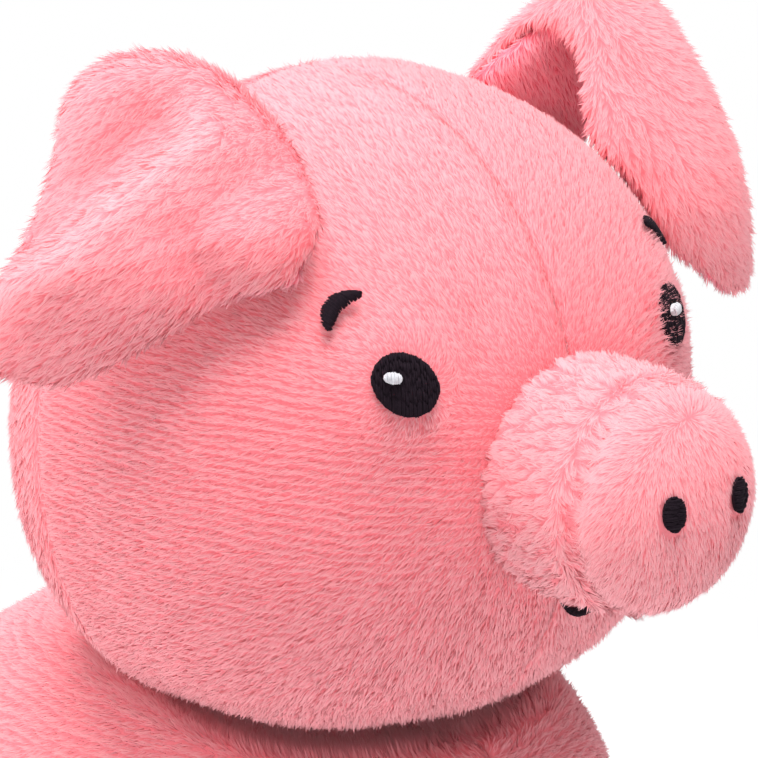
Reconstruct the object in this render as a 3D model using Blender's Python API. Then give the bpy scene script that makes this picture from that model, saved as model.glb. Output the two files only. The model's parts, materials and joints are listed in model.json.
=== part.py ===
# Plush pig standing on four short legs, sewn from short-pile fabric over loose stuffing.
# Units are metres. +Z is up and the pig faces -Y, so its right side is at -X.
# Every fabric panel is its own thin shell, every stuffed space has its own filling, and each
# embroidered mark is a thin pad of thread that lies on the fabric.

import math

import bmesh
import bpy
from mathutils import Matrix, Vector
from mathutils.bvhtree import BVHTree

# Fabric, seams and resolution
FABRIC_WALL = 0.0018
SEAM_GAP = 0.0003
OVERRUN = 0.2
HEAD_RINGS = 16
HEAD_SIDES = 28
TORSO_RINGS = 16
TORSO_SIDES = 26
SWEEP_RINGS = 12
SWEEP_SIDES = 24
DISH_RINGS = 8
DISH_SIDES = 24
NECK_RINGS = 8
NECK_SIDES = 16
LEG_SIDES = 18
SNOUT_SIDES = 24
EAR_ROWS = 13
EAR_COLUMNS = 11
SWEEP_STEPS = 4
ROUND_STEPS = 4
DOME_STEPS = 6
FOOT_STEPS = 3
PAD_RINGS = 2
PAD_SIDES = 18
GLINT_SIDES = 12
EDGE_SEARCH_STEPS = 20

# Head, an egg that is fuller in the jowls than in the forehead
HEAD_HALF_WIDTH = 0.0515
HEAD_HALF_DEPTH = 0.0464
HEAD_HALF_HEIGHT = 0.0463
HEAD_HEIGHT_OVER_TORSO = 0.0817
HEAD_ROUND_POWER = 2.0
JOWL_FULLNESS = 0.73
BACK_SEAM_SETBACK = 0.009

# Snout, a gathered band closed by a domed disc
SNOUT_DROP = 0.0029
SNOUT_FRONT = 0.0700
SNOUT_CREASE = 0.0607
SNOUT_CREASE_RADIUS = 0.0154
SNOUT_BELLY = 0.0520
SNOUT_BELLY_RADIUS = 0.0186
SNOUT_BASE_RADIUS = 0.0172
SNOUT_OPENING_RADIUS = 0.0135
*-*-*
BRIEF:
Quote the listing above from its first line to the line with "import math", inclusive, and add nothing.

CORRECT RESULT:
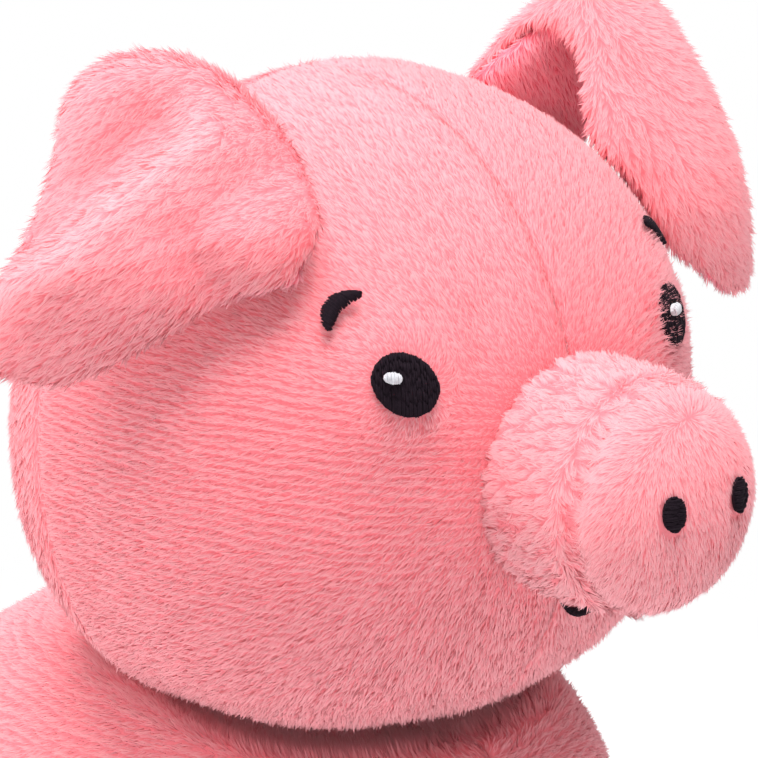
Reconstruct the object in this render as a 3D model using Blender's Python API. Then give the bpy scene script that makes this picture from that model, saved as model.glb. Output the two files only. The model's parts, materials and joints are listed in model.json.
=== part.py ===
# Plush pig standing on four short legs, sewn from short-pile fabric over loose stuffing.
# Units are metres. +Z is up and the pig faces -Y, so its right side is at -X.
# Every fabric panel is its own thin shell, every stuffed space has its own filling, and each
# embroidered mark is a thin pad of thread that lies on the fabric.

import math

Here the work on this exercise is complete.